Task instructions
The required output is a word-for-word copy of the lines from the line bearing "Write part 4" through the line bearing "return data", inclusive, and no other lines.
<<<<
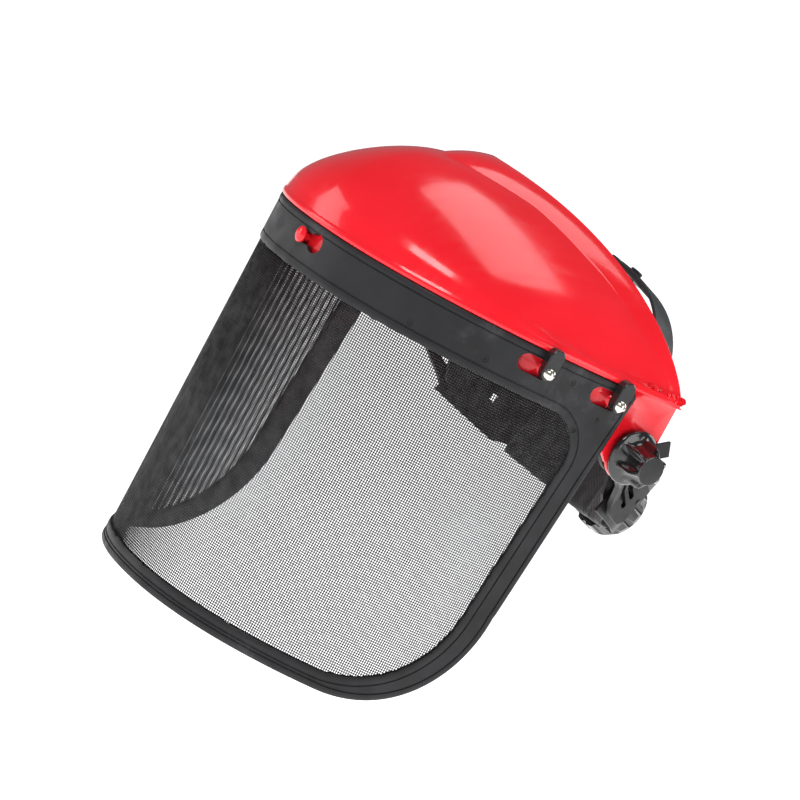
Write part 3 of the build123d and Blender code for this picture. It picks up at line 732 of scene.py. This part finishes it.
def make_knobs():
    """Bell-shaped hub with six slender ribs that melt into its flange, and a flat matt end."""
    steps = 168
    turns = np.linspace(0, 2 * math.pi, steps, endpoint=False)
    rib = (0.5 + 0.5 * np.cos(KNOB_RIBS * (turns - RIB_TURN))) ** 5
    for side, label in ((1, "left"), (-1, "right")):
        points = []
        for along, radius, stand in KNOB_PROFILE:
            r = radius + stand * rib
            points.append(np.stack([np.full(steps, side * (KNOB_X + along)),
                                    r * np.cos(turns), r * np.sin(turns)], -1))
        points = np.concatenate(points)
        faces = grid_faces(len(KNOB_PROFILE), steps, False, True)
        faces.append(tuple(range(steps)))
        top = (len(KNOB_PROFILE) - 1) * steps
        faces.append(tuple(range(top, top + steps)))
        piece = mesh_piece("knob_" + label, points, faces, "knob_" + label, KNOB_BLACK, 50)
        piece.data.materials.append(KNOB_END)
        for face in piece.data.polygons:
            if abs(face.center.x) > (KNOB_X + KNOB_PROFILE[-1][0] - 0.05) * MM:
                face.material_index = 1
        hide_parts("pivot_knob_" + label)


# ---------------------------------------------------------------- padded pieces
PAD_VOXEL = 2.0         # grid of the simulated pads
PAD_PRESSURE = 4.0
PAD_FRAMES = 20
PAD_RISE = 1.2          # the cover stands out by no more than this
PAD_MIDDLE = (0, -10, 0)        # the pads face this axis, inside the head ring


def swell(name, source):
    """Padded copy of a CAD node, its cover filled out by a short cloth simulation."""
    scene = bpy.context.scene
    cad = NODES[source]
    piece = bpy.data.objects.new(name, cad.data.copy())
    scene.collection.objects.link(piece)
    piece.matrix_world = cad.matrix_world.copy()
    grid = piece.modifiers.new("grid", "REMESH")
    grid.mode = "VOXEL"
    grid.voxel_size = PAD_VOXEL * MM
    apply_modifiers(piece)
    start = np.empty(len(piece.data.vertices) * 3)
    piece.data.vertices.foreach_get("co", start)
    start = start.reshape(-1, 3)
    cover = piece.modifiers.new("cover", "CLOTH")
    cover.settings.use_pressure = True
    cover.settings.uniform_pressure_force = PAD_PRESSURE
    cover.settings.effector_weights.gravity = 0.0
    cover.point_cache.frame_start = 1
    cover.point_cache.frame_end = PAD_FRAMES
    for moment in range(1, PAD_FRAMES + 1):
        scene.frame_set(moment)
    apply_modifiers(piece)
    scene.frame_set(1)
    moved = np.empty(start.size)
    piece.data.vertices.foreach_get("co", moved)
    shift = moved.reshape(-1, 3) - start
    length = np.maximum(np.linalg.norm(shift, axis=1, keepdims=True), 1e-9)
    shift = shift * np.minimum(1, PAD_RISE * MM / length)
    away = (start - np.array(PAD_MIDDLE) * MM) * np.array([1, 1, 0])
    away /= np.linalg.norm(away, axis=1, keepdims=True)
    outward = np.sum(shift * away, axis=1, keepdims=True)
    shift -= np.maximum(outward, 0) * away        # the backed side stays where it is
    piece.data.vertices.foreach_set("co", (start + shift).ravel())
    finer = piece.modifiers.new("finer", "SUBSURF")
    finer.levels = finer.render_levels = 1
    apply_modifiers(piece)
    finish_mesh(piece, 80)
    piece.data.materials.clear()
    piece.data.materials.append(TOWELLING)
    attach(piece, "head_harness")
    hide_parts(source)
    return piece


# ---------------------------------------------------------------- stage
# ---------------------------------------------------------------- stage
def make_camera():
    """Camera at the viewing angle: seen from the wearer's left front, a little above, rolled."""
    azimuth, elevation, roll = (math.radians(a) for a in (49.765, 7.844, 28.375))
    yaw, pitch = (math.radians(a) for a in (0.0208, 0.2852))
    target = Vector((0, -60, -28.5)) * MM
    back = Vector((math.sin(azimuth) * math.cos(elevation),
                   -math.cos(azimuth) * math.cos(elevation), math.sin(elevation)))
    right = Vector((math.cos(azimuth), math.sin(azimuth), 0))
    rows = Matrix((right, back.cross(right), back))
    rows = Matrix.Rotation(-roll, 3, "Z") @ Matrix.Rotation(pitch, 3, "X") \
        @ Matrix.Rotation(yaw, 3, "Y") @ rows
    data = bpy.data.cameras.new("camera")
    data.lens = 140.29
    data.sensor_width = 36
    camera = bpy.data.objects.new("camera", data)
    bpy.context.scene.collection.objects.link(camera)
    camera.matrix_world = Matrix.Translation(target + back * 1.6108) @ rows.transposed().to_4x4()
    bpy.context.scene.camera = camera
    return camera


def make_light(name, position, size, power, target=(0, -0.06, 0), color=(1, 1, 1)):
    data = bpy.data.lights.new(name, "AREA")
    data.shape = "RECTANGLE"
    data.size, data.size_y = size
    data.energy = power
    data.color = color
    light = bpy.data.objects.new(name, data)
    bpy.context.scene.collection.objects.link(light)
    light.location = position
    light.rotation_euler = (Vector(target) - Vector(position)).to_track_quat("-Z", "Y").to_euler()


def make_stage():
    """Plain pale floor, pale surroundings and soft studio lights."""
    half, level = 15.0, VISOR_LOW * MM - 0.16
    mesh = bpy.data.meshes.new("floor")
    mesh.from_pydata([(-half, -half, level), (half, -half, level), (half, half, level),
                      (-half, half, level)], [], [(0, 1, 2, 3)])
    floor = bpy.data.objects.new("floor", mesh)
    bpy.context.scene.collection.objects.link(floor)
    material, tree, shader, where = start_material("floor_white", (0.9, 0.9, 0.9), 0.7)
    tree.links.new(ramp(tree, noise(tree, where, 3.0), (0.89, 0.89, 0.89), (0.92, 0.92, 0.92)),
                   shader.inputs["Base Color"])
    shader.inputs["Emission Color"].default_value = (1, 1, 1, 1)
    shader.inputs["Emission Strength"].default_value = 1.0
    mesh.materials.append(material)
    world = bpy.data.worlds.new("world")
    bpy.context.scene.world = world
    world.use_nodes = True
    tree = world.node_tree
    seen = tree.nodes["Background"]
    seen.inputs["Color"].default_value = (1, 1, 1, 1)
    seen.inputs["Strength"].default_value = 1.05
    lit = tree.nodes.new("ShaderNodeBackground")
    lit.inputs["Color"].default_value = (0.93, 0.95, 1.0, 1)
    lit.inputs["Strength"].default_value = 0.2
    path = tree.nodes.new("ShaderNodeLightPath")
    blend = tree.nodes.new("ShaderNodeMixShader")
    tree.links.new(path.outputs["Is Camera Ray"], blend.inputs["Fac"])
    tree.links.new(lit.outputs["Background"], blend.inputs[1])
    tree.links.new(seen.outputs["Background"], blend.inputs[2])
    tree.links.new(blend.outputs["Shader"], tree.nodes["World Output"].inputs["Surface"])
    make_light("key", (0.9, -1.3, 1.5), (0.9, 0.5), 16)
    make_light("fill_left", (1.6, 0.5, 0.5), (0.7, 1.1), 7)
    make_light("fill_front", (-1.4, -1.5, 0.4), (0.8, 1.0), 7)
    make_light("top", (-0.1, 0.3, 1.8), (1.2, 0.8), 10)
    make_light("rear", (0.2, 1.7, 0.8), (1.4, 0.7), 8)
    bpy.context.scene.view_settings.view_transform = "Standard"


make_camera()
make_stage()
dress_cad_nodes()
make_visor_frame()
make_wires()
make_dome()
make_skirt()
make_knobs()
swell("padded_sweatband", "sweatband")
swell("padded_nape", "nape_pad")
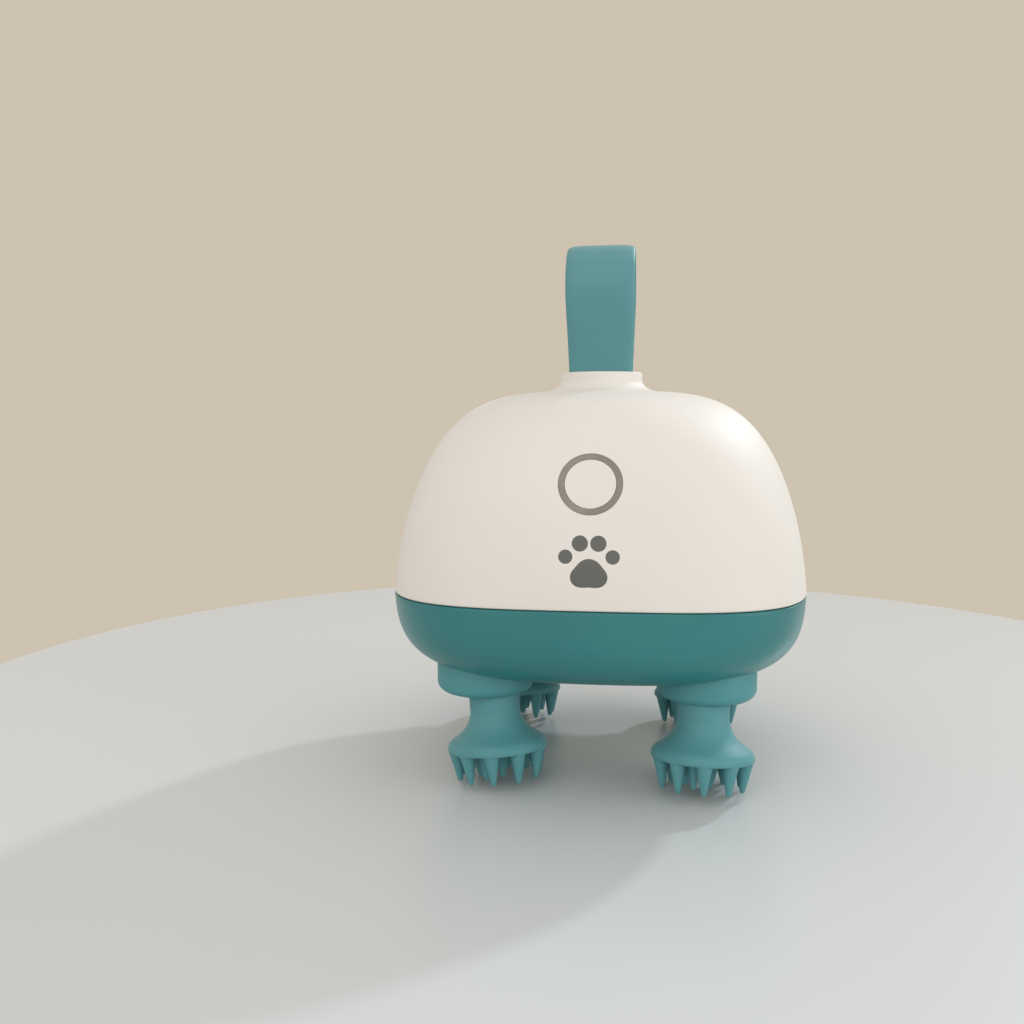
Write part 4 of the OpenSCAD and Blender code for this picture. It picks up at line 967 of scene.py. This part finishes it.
def make_world():
    """Even room light, and the wall's colour where the camera or a reflection sees it."""
    world = bpy.data.worlds.new("room")
    scene.world = world
    world.use_nodes = True
    tree = world.node_tree
    tree.nodes.clear()
    out = add(tree, "ShaderNodeOutputWorld")
    ambient = add(tree, "ShaderNodeBackground", None, {
        "Color": (1.0, 1.0, 0.985, 1.0),
        "Strength": 0.7,
    })
    shown = add(tree, "ShaderNodeBackground", None, {
        "Color": linear(206, 194, 176),
        "Strength": 1.0,
    })
    path = add(tree, "ShaderNodeLightPath")
    pick = add(tree, "ShaderNodeMixShader")
    seen = path.outputs["Is Camera Ray"]
    for ray in ("Is Glossy Ray", "Is Transmission Ray"):
        either = add(tree, "ShaderNodeMath", {"operation": "MAXIMUM"})
        tree.links.new(seen, either.inputs[0])
        tree.links.new(path.outputs[ray], either.inputs[1])
        seen = either.outputs[0]
    tree.links.new(seen, pick.inputs[0])
    tree.links.new(ambient.outputs[0], pick.inputs[1])
    tree.links.new(shown.outputs[0], pick.inputs[2])
    tree.links.new(pick.outputs[0], out.inputs["Surface"])


def make_light(name, kind, place, target, power, colour):
    data = bpy.data.lights.new(name, kind)
    data.energy = power
    data.color = colour
    light = bpy.data.objects.new(name, data)
    scene.collection.objects.link(light)
    light.location = place
    light.rotation_euler = (Vector(target) - Vector(place)).to_track_quat("-Z", "Y").to_euler()
    return data


def area_light(name, place, target, size, power, colour):
    data = make_light(name, "AREA", place, target, power, colour)
    data.shape = "DISK"
    data.size = size


def window_light(direction, strength, softness, colour):
    data = make_light("window_light", "SUN", direction, (0, 0, 0), strength, colour)
    data.angle = math.radians(softness)


make_table()
make_world()
window_light((0.506, 0.675, 0.537), strength=1.0, softness=3.5, colour=(0.78, 0.9, 1.0))
area_light(
    "right_box", (1.5, -0.6, 0.4), (0, 0, 0.06), size=1.5, power=6.5, colour=(0.9, 0.98, 1.0)
)
area_light(
    "front_box", (-0.3, -1.3, 0.95), (0, 0, 0.03), size=1.6, power=4.8, colour=(1.0, 0.98, 0.95)
)
area_light(
    "ceiling_box", (0.2, 0.3, 1.8), (0, 0, 0.06), size=2.0, power=2.5, colour=(1.0, 0.98, 0.96)
)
>>>>
Answer below
Write part 4 of the OpenSCAD and Blender code for this picture. It picks up at line 967 of scene.py. This part finishes it.
def make_world():
    """Even room light, and the wall's colour where the camera or a reflection sees it."""
    world = bpy.data.worlds.new("room")
    scene.world = world
    world.use_nodes = True
    tree = world.node_tree
    tree.nodes.clear()
    out = add(tree, "ShaderNodeOutputWorld")
    ambient = add(tree, "ShaderNodeBackground", None, {
        "Color": (1.0, 1.0, 0.985, 1.0),
        "Strength": 0.7,
    })
    shown = add(tree, "ShaderNodeBackground", None, {
        "Color": linear(206, 194, 176),
        "Strength": 1.0,
    })
    path = add(tree, "ShaderNodeLightPath")
    pick = add(tree, "ShaderNodeMixShader")
    seen = path.outputs["Is Camera Ray"]
    for ray in ("Is Glossy Ray", "Is Transmission Ray"):
        either = add(tree, "ShaderNodeMath", {"operation": "MAXIMUM"})
        tree.links.new(seen, either.inputs[0])
        tree.links.new(path.outputs[ray], either.inputs[1])
        seen = either.outputs[0]
    tree.links.new(seen, pick.inputs[0])
    tree.links.new(ambient.outputs[0], pick.inputs[1])
    tree.links.new(shown.outputs[0], pick.inputs[2])
    tree.links.new(pick.outputs[0], out.inputs["Surface"])


def make_light(name, kind, place, target, power, colour):
    data = bpy.data.lights.new(name, kind)
    data.energy = power
    data.color = colour
    light = bpy.data.objects.new(name, data)
    scene.collection.objects.link(light)
    light.location = place
    light.rotation_euler = (Vector(target) - Vector(place)).to_track_quat("-Z", "Y").to_euler()
    return data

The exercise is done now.